**** Data lines ****

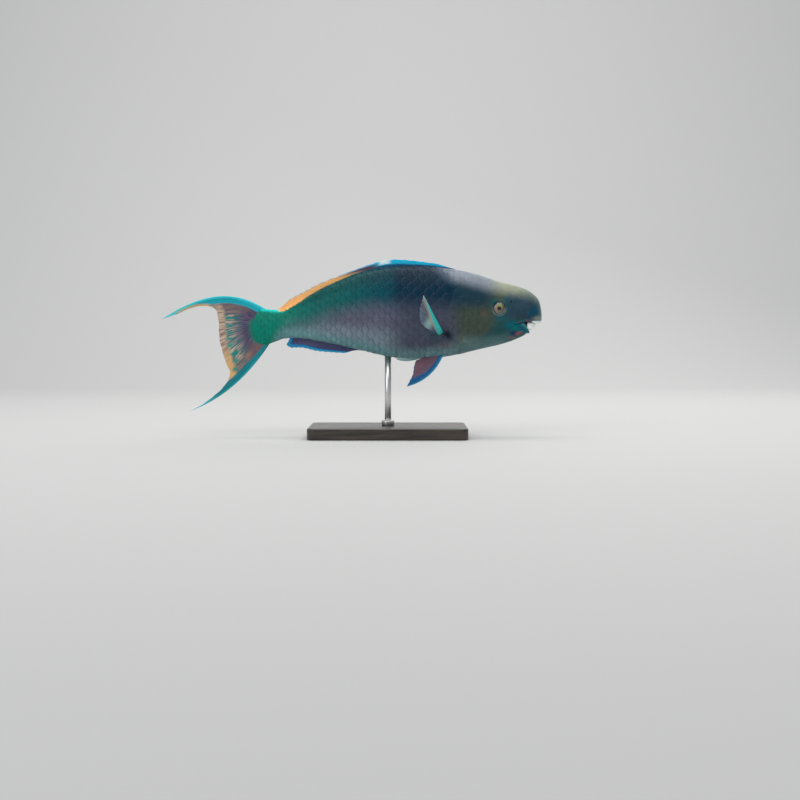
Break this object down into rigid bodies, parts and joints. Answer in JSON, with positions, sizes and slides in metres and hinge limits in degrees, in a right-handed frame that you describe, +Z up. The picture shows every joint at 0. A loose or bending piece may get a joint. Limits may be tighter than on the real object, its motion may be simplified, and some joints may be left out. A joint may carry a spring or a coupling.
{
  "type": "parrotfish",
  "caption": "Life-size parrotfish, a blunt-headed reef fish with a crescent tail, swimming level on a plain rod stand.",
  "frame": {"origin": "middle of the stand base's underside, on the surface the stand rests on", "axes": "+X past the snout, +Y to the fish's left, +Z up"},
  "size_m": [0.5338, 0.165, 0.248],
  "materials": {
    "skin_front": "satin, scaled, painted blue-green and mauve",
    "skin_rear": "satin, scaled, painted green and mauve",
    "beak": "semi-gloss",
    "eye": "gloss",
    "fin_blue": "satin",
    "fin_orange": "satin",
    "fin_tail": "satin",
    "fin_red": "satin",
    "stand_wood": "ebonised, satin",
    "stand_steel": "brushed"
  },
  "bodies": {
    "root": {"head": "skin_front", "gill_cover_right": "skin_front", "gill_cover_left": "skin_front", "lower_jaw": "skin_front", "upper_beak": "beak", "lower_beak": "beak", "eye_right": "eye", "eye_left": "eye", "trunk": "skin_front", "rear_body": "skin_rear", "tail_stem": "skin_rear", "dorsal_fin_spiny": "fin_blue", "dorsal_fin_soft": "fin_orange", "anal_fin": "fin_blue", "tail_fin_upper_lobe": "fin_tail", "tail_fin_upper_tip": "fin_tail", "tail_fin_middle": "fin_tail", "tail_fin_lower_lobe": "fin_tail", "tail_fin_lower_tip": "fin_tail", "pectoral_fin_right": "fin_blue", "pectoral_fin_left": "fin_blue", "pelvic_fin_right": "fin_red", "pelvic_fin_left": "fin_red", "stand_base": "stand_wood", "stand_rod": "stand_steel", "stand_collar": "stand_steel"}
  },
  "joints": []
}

****

■ To be done
Extract the data exactly as given.

■ Task answer
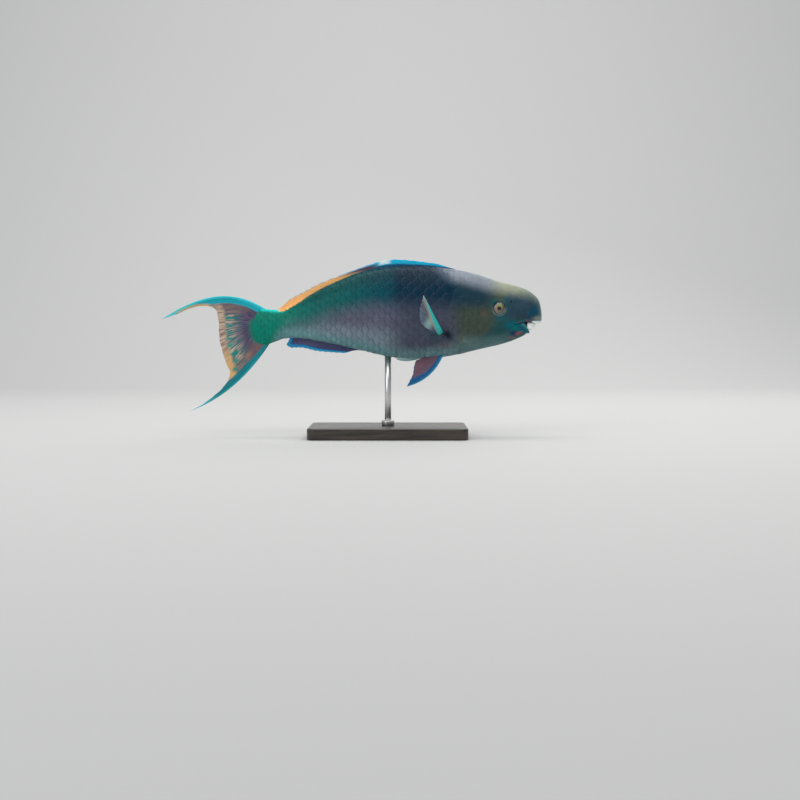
Break this object down into rigid bodies, parts and joints. Answer in JSON, with positions, sizes and slides in metres and hinge limits in degrees, in a right-handed frame that you describe, +Z up. The picture shows every joint at 0. A loose or bending piece may get a joint. Limits may be tighter than on the real object, its motion may be simplified, and some joints may be left out. A joint may carry a spring or a coupling.
{
  "type": "parrotfish",
  "caption": "Life-size parrotfish, a blunt-headed reef fish with a crescent tail, swimming level on a plain rod stand.",
  "frame": {"origin": "middle of the stand base's underside, on the surface the stand rests on", "axes": "+X past the snout, +Y to the fish's left, +Z up"},
  "size_m": [0.5338, 0.165, 0.248],
  "materials": {
    "skin_front": "satin, scaled, painted blue-green and mauve",
    "skin_rear": "satin, scaled, painted green and mauve",
    "beak": "semi-gloss",
    "eye": "gloss",
    "fin_blue": "satin",
    "fin_orange": "satin",
    "fin_tail": "satin",
    "fin_red": "satin",
    "stand_wood": "ebonised, satin",
    "stand_steel": "brushed"
  },
  "bodies": {
    "root": {"head": "skin_front", "gill_cover_right": "skin_front", "gill_cover_left": "skin_front", "lower_jaw": "skin_front", "upper_beak": "beak", "lower_beak": "beak", "eye_right": "eye", "eye_left": "eye", "trunk": "skin_front", "rear_body": "skin_rear", "tail_stem": "skin_rear", "dorsal_fin_spiny": "fin_blue", "dorsal_fin_soft": "fin_orange", "anal_fin": "fin_blue", "tail_fin_upper_lobe": "fin_tail", "tail_fin_upper_tip": "fin_tail", "tail_fin_middle": "fin_tail", "tail_fin_lower_lobe": "fin_tail", "tail_fin_lower_tip": "fin_tail", "pectoral_fin_right": "fin_blue", "pectoral_fin_left": "fin_blue", "pelvic_fin_right": "fin_red", "pelvic_fin_left": "fin_red", "stand_base": "stand_wood", "stand_rod": "stand_steel", "stand_collar": "stand_steel"}
  },
  "joints": []
}